I imagine that’s why the psalmist closed his prayer with a kind of “note to self.”  “Bless the Lord, O my soul. Praise the Lord!”  The psalmist calls himself anew to praise and worship of God, which is the starting point of our care for the world which God has entrusted to us.

Neither the contentment nor the challenges expressed in this prayer are unique to us.  That’s why it has stood the test of time, from the days when it was first prayed and sung aloud, to the time of the exile when it was prayed by the Jewish people in Babylon, to the days of Qumran, where it was written down in what we now call the Dead Sea Scrolls.  Later in the 1st century CE, the author of the letter to the Hebrews relied on it as he—or she—presented Jesus as the “exact imprint of God’s very being,” the One who created the earth and heavens, the One who rules over all, the One who whose word and breath sustains all things, the One whose love for us is dependable and unwavering.
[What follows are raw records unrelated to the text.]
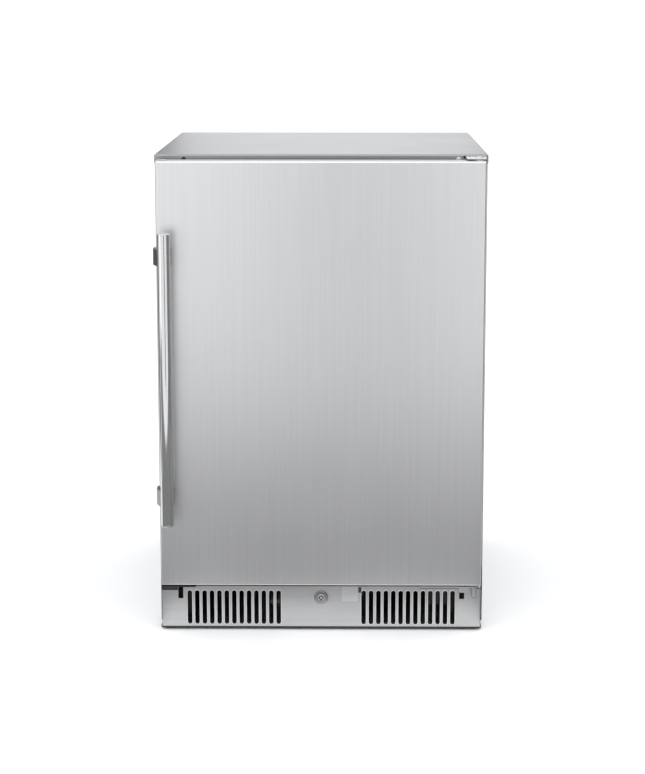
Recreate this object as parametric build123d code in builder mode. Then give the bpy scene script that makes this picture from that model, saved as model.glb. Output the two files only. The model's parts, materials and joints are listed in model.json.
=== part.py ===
from build123d import *
import math
import os

os.makedirs("parts", exist_ok=True)

# Undercounter refrigerator, in millimetres.
# +X is to the right, +Y to the back and +Z up. The door faces -Y.
# The origin is on the floor, in the middle of the whole object's width and depth.

# ------------------------------------------------------------------ driving dimensions

# Cabinet
cabinet_width = 595.0
cabinet_height = 867.0
cabinet_depth = 545.0
side_sheet = 0.8
top_sheet = 1.0
top_skirt = 16.0
top_roll = 3.0
base_sheet = 1.5
base_clearance = 3.0
base_floor_height = 12.0
side_foam = 42.0
top_foam = 49.0
floor_foam = 41.0
rear_foam = 61.2
step_foam = 41.0
liner_wall = 2.0
liner_radius = 10.0
frame_sheet = 1.2

# Compressor space under and behind the cavity
duct_height = 107.0
machine_depth = 210.0
machine_height = 285.0
bulkhead_sheet = 0.8

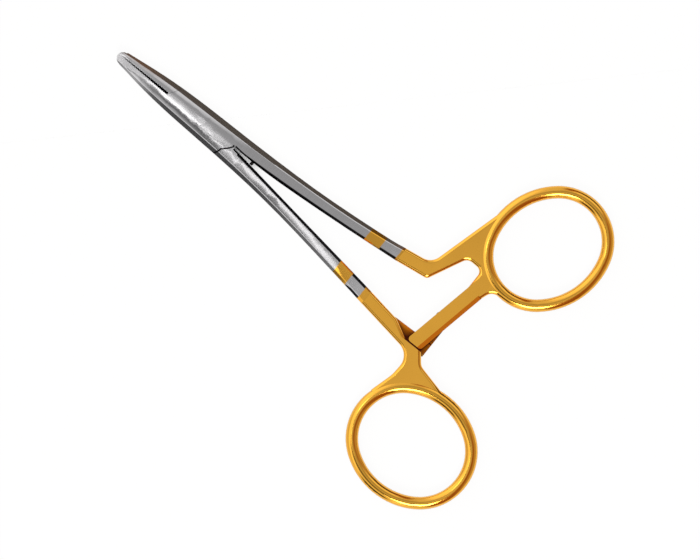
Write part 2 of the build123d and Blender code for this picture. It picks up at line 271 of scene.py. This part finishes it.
def edge_group():
    """Mask of the faces that lean between Shallow and Steep from level, such as the shanks' inner bevels,
    where shade is painted.
    """
    limits = {"Shallow": radians(46), "Steep": radians(62)}
    group, given, out = effect_group("Leaning Faces", limits, ["Mask"])
    lean = maths(group, "ARCCOSINE", levelness(group))
    past = maths(group, "GREATER_THAN", lean, given.outputs["Shallow"])
    short = maths(group, "LESS_THAN", lean, given.outputs["Steep"])
    link(group, maths(group, "MULTIPLY", past, short), out.inputs["Mask"])
    return group


def grey(level):
    return level if isinstance(level, tuple) else (level, level, level)


def level_ramp(tree, source, stops):
    """Level or colour that goes through the stops, each at its place, as the source goes from -1 to 1."""
    ramp = add(tree, "ShaderNodeValToRGB")
    link(tree, maths(tree, "MULTIPLY_ADD", source, 0.5, 0.5), ramp.inputs[0])
    elements = ramp.color_ramp.elements
    for place, level in stops:
        elements.new((place + 1) / 2).color = (*grey(level), 1)
    for end in (0, -1):
        elements[end].color = (*grey(stops[end][1]), 1)
    return ramp.outputs["Color"]


# ---- materials -----------------------------------------------------------------------------------
def new_material(name):
    material = bpy.data.materials.new(name)
    material.use_nodes = True
    tree = material.node_tree
    tree.nodes.clear()
    shader = add(tree, "ShaderNodeBsdfPrincipled")
    out = add(tree, "ShaderNodeOutputMaterial")
    link(tree, shader.outputs[0], out.inputs["Surface"])
    return material, tree, shader


def female_bar_painted_shade(tree, tone, finish):
    """Paints shade on the bevel of the female half's ratchet bar, for the dark it reflects there."""
    _, at = own_place(tree)
    behind = maths(tree, "LESS_THAN", at["X"], FEMALE_BAR[0])
    past = maths(tree, "GREATER_THAN", at["Y"], FEMALE_BAR[1])
    leaning = effect(tree, "Leaning Faces", edge_group, {"Shallow": radians(35), "Steep": radians(55)})
    bevel = maths(tree, "MULTIPLY", maths(tree, "MULTIPLY", behind, past), leaning.outputs["Mask"])
    return blend_colour(tree, bevel, tone, (*finish.bevel, 1))


def male_bar_painted_shade(tree, tone, finish):
    """Paints shade over the whole of the male half's ratchet bar, which lies lower than its handle."""
    _, at = own_place(tree)
    behind, below, low = (maths(tree, "LESS_THAN", at[axis], limit) for axis, limit in zip("XYZ", MALE_BAR))
    bar = maths(tree, "MULTIPLY", maths(tree, "MULTIPLY", behind, below), low)
    return blend_colour(tree, bar, tone, (*finish.bevel, 1))


def shaded(colour, share=1.0):
    """The colour at a share of its brightness, with its alpha."""
    return (*(channel * share for channel in colour), 1)


def plated_steel(name, finish, bands, inner_edge, bar_painted_shade):
    """Satin steel with gold plating behind three places along a shank."""
    material, tree, shader = new_material(name)
    gold = effect(tree, "Gold Plating", plating_group, bands).outputs["Mask"]
    brushing = effect(tree, "Brushing", brushing_group)
    marks, patches = brushing.outputs["Marks"], brushing.outputs["Patches"]
    recesses = effect(tree, "Recesses", recess_group)
    for socket in STEEL_RECESS:
        limit = blend_value(tree, gold, STEEL_RECESS[socket], GOLD_RECESS[socket])
        link(tree, limit, recesses.inputs[socket])

    # Painted shade: the leaning faces, the seam line and the shanks' inner edges go near black, for the dark
    # that the bevels reflect and the shade down the seam.
    dark = effect(tree, "Leaning Faces", edge_group).outputs["Mask"]
    seam = effect(tree, "Seam Line", seam_group)
    inner = effect(tree, "Inner Edge", inner_edge_group, inner_edge)
    for line in (seam, inner):
        dark = maths(tree, "MAXIMUM", dark, line.outputs["Mask"])
    steel = blend_colour(tree, marks, shaded(finish.steel, finish.marks_shade), shaded(finish.steel))
    steel = blend_colour(tree, dark, steel, PAINTED_SHADE)
    plating = blend_colour(tree, patches, shaded(finish.gold, CLOUDED), shaded(finish.gold))
    metal = blend_colour(tree, gold, steel, bar_painted_shade(tree, plating, finish))
    # Painted shade: the colour goes to the shade colour down seams and narrow gaps, where the recesses close
    # in.
    painted_shade_colour = blend_colour(tree, gold, PAINTED_SHADE, GOLD_PAINTED_SHADE)
    link(tree, blend_colour(tree, recesses.outputs["Openness"], painted_shade_colour, metal), shader.inputs["Base Color"])

    uneven = maths(tree, "MULTIPLY_ADD", patches, UNEVENNESS, -UNEVENNESS / 2)
    rough = maths(tree, "ADD", blend_value(tree, gold, finish.steel_roughness, finish.gold_roughness), uneven)
    link(tree, rough, shader.inputs["Roughness"])
    shader.inputs["Metallic"].default_value = 1.0
    depth = blend_value(tree, gold, finish.marks_depth, finish.marks_depth * GOLD_MARKS)
    bump = add(tree, "ShaderNodeBump", {"Strength": 1.0, "Distance": 1.0})
    link(tree, maths(tree, "MULTIPLY", marks, depth), bump.inputs["Height"])
    link(tree, bump.outputs[0], shader.inputs["Normal"])
    return material


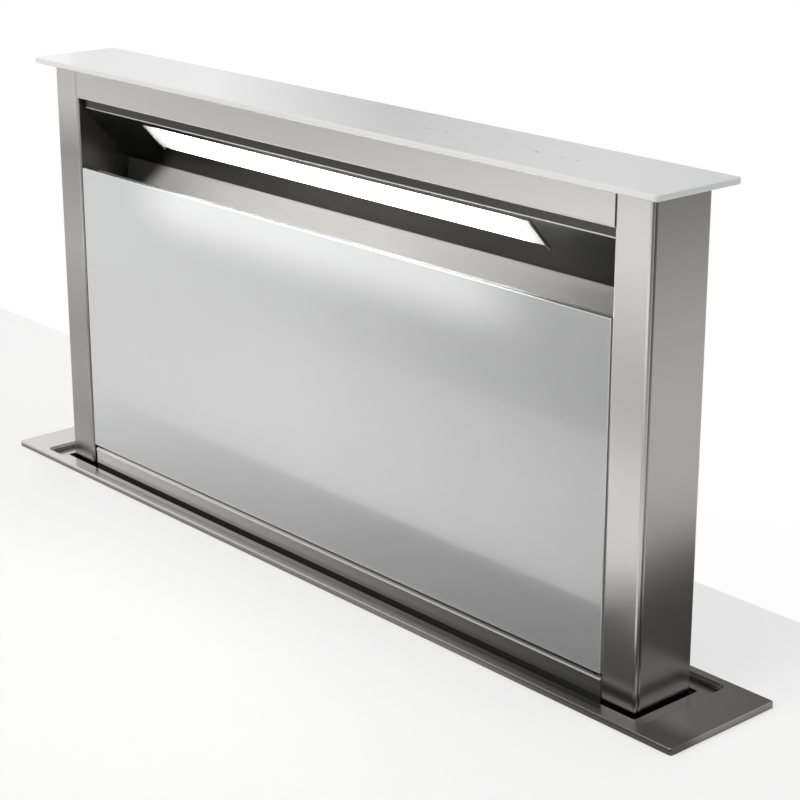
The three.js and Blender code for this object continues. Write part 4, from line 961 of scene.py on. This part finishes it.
def room():
    """A white room, which lights less than it looks."""
    world = bpy.data.worlds.new("studio")
    bpy.context.scene.world = world
    t = Tree(world)
    path = t.add("ShaderNodeLightPath").outputs
    mirrored = t.maths("ADD", path["Is Glossy Ray"], path["Is Transmission Ray"])
    shown = t.maths("ADD", path["Is Camera Ray"], mirrored, clamp=True)
    strength = t.maths("ADD", WORLD_LIGHT, t.times(shown, 1 - WORLD_LIGHT))
    background = t.add("ShaderNodeBackground", {"Color": (1, 1, 1, 1), "Strength": strength})
    t.add("ShaderNodeOutputWorld", {"Surface": background.outputs[0]})


def rectangle(x, y, z):
    """Corners of a flat card: one of x, y and z is where it lies, and the others are spans."""
    sides = [side if isinstance(side, tuple) else (side,) for side in (x, y, z)]
    first, second = [axis for axis in range(3) if len(sides[axis]) == 2]
    corners = []
    for at_first, at_second in ((0, 0), (1, 0), (1, 1), (0, 1)):
        corner = [side[0] for side in sides]
        corner[first] = sides[first][at_first]
        corner[second] = sides[second][at_second]
        corners.append(corner)
    return corners


def card(name, corners, axis, shades):
    """A studio card that only reflections show, shaded in even steps along an axis."""
    look, t = material(name)
    ends = [corner["xyz".index(axis)] for corner in corners]
    along = t.span(t.axes()[axis.upper()], min(ends), max(ends))
    stops = [(i / (len(shades) - 1), shade) for i, shade in enumerate(shades)]
    glow = t.add("ShaderNodeEmission", {"Color": t.ramp(along, stops), "Strength": 1.0})
    t.add("ShaderNodeOutputMaterial", {"Surface": glow.outputs[0]})
    work = bmesh.new()
    work.faces.new([work.verts.new(corner) for corner in corners])
    made = staged(name, work, look)
    for ray in ("camera", "diffuse", "shadow", "transmission", "volume_scatter"):
        setattr(made, "visible_" + ray, False)


RIGHT_WALL, FRONT_WALL, BACK_WALL = 1.6, -1.3, 1.2   # where the upright cards stand, in x, y and y
CARD_FOOT = -0.70
RIGHT_CARD_TOP, RIGHT_CARDS_END = 0.35, 3.2
FRONT_CARDS_X, FRONT_CARD_TOP = (-3.2, 0.6), -0.14
FLAG_Z = 0.001            # just over the worktop
FLAG_Y = -0.155           # front edge of the front flag, where the post's own one starts
FRAME_SIDE = 0.446        # just outside the frame's right end
FRAME_BACK = 0.062        # just behind the frame, and the same in front of it
FLAGS_END = 0.32          # how far back the flags beside and behind the frame reach
POST_FLAG_Y = -0.225      # front edge of the post's flag, which is slanted
POST_FLAG_FRONT_X, POST_FLAG_BACK_X = (0.174, 0.25), (0.236, 0.31)


def cards():
    """The room that the steel and the glass mirror: walls to the right, in front and behind."""
    card("card_right", rectangle(RIGHT_WALL, (-0.6, RIGHT_CARDS_END), (CARD_FOOT, RIGHT_CARD_TOP)), "z",
         [0.45, 0.62, 0.66, 0.48, 0.18, 0.10, 0.10])
    card("card_right_high", rectangle(RIGHT_WALL, (0.2, RIGHT_CARDS_END), (RIGHT_CARD_TOP, 0.95)), "z",
         [0.15, 0.30])
    card("card_front_low", rectangle(FRONT_CARDS_X, FRONT_WALL, (CARD_FOOT, FRONT_CARD_TOP)), "x",
         [0.9, 0.95, 0.85, 0.55, 0.45, 0.4])
    card("card_front_high", rectangle(FRONT_CARDS_X, FRONT_WALL, (FRONT_CARD_TOP, 0.05)), "x",
         [1.1, 1.05, 0.60, 1.3, 1.5, 1.5])
    card("card_back", rectangle((-2.3, 0.7), BACK_WALL, (0.15, 1.6)), "x",
         [0.75, 0.82, 0.20, 0.44, 0.22, 0.10, 0.08])


def flags():
    """Darker cards that lie on the worktop, for what the tower and the frame mirror at their feet."""
    card("flag_front", rectangle((-0.70, 0.46), (FLAG_Y, -FRAME_BACK), FLAG_Z), "x",
         [0.95, 0.75, 0.45, 0.20, 0.09, 0.06])
    front = [(x, POST_FLAG_Y, FLAG_Z) for x in POST_FLAG_FRONT_X]
    back = [(x, FLAG_Y, FLAG_Z) for x in reversed(POST_FLAG_BACK_X)]
    card("flag_post", front + back, "y", [0.30, 0.10])
    card("flag_right", rectangle((FRAME_SIDE, 0.60), (-0.30, FLAGS_END), FLAG_Z), "x",
         [0.07, 0.06, 0.07, 0.22])
    card("flag_back", rectangle((0.28, FRAME_SIDE), (FRAME_BACK, FLAGS_END), FLAG_Z), "x",
         [0.40, 0.12, 0.06, 0.06])


def area_light(name, at, aim, size, power, color=(1, 1, 1), mirrored=True):
    """A rectangular light. mirrored is whether the steel and the glass show it."""
    data = bpy.data.lights.new(name, "AREA")
    data.shape = "RECTANGLE"
    data.size, data.size_y = size
    data.energy = power
    data.color = color
    made = bpy.data.objects.new(name, data)
    made.location = at
    made.rotation_mode = "QUATERNION"
    made.rotation_quaternion = (Vector(aim) - Vector(at)).to_track_quat("-Z", "Y")
    made.visible_glossy = mirrored
    bpy.context.scene.collection.objects.link(made)


def lights():
    """A key light high in front, and weaker ones above, to the right and behind."""
    area_light("key", (-0.6, -2.4, 2.6), aim=(0, 0, 0.15), size=(2.4, 1.4), power=48,
               color=(1.0, 0.985, 0.965))
    area_light("top", (0.2, 0.4, 3.0), aim=(0, 0, 0), size=(3.0, 2.0), power=20, mirrored=False)
    area_light("side", (3.0, 0.2, 1.1), aim=(0, 0, 0), size=(1.6, 1.8), power=8,
               color=(0.97, 0.985, 1.0))
    area_light("back", (-1.4, 2.8, 1.6), aim=(0, 0, -0.1), size=(2.4, 1.6), power=18, mirrored=False)


# ------------------------------------------------------------------ camera

CAMERA_AT = (1.3084, -1.0814, 0.7128)
CAMERA_TURN = 48.63       # degrees from +Y towards -X
CAMERA_TILT = 17.36       # degrees below the horizon
FOCAL_PIXELS = 2066       # focal length in pixels of a picture as wide as PICTURE_PIXELS
PICTURE_PIXELS = 800
SENSOR_WIDTH = 36         # mm
CAMERA_SHIFT = -0.05      # in picture widths


def camera():
    """The view of the unit from its right front, a little from above."""
    data = bpy.data.cameras.new("camera")
    data.sensor_width = SENSOR_WIDTH
    data.lens = FOCAL_PIXELS / PICTURE_PIXELS * SENSOR_WIDTH
    data.shift_y = CAMERA_SHIFT
    made = bpy.data.objects.new("camera", data)
    made.location = CAMERA_AT
    made.rotation_euler = (math.radians(90 - CAMERA_TILT), 0, math.radians(CAMERA_TURN))
    bpy.context.scene.collection.objects.link(made)
    bpy.context.scene.camera = made


camera()
lights()
cards()
flags()
worktop()
floor()
room()
bpy.context.scene.view_settings.view_transform = "Standard"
Thousands of years after it was composed, this prayer becomes our prayer.

We are blessed to live in a world created by God to give us a deep sense of contentment. We are blessed to have, in the prayer book we call the Psalms, prayers that help us express to God our feelings of security and contentment. May we pray these prayers of contentment as the great cloud of witnesses has prayed them before us.  Amen.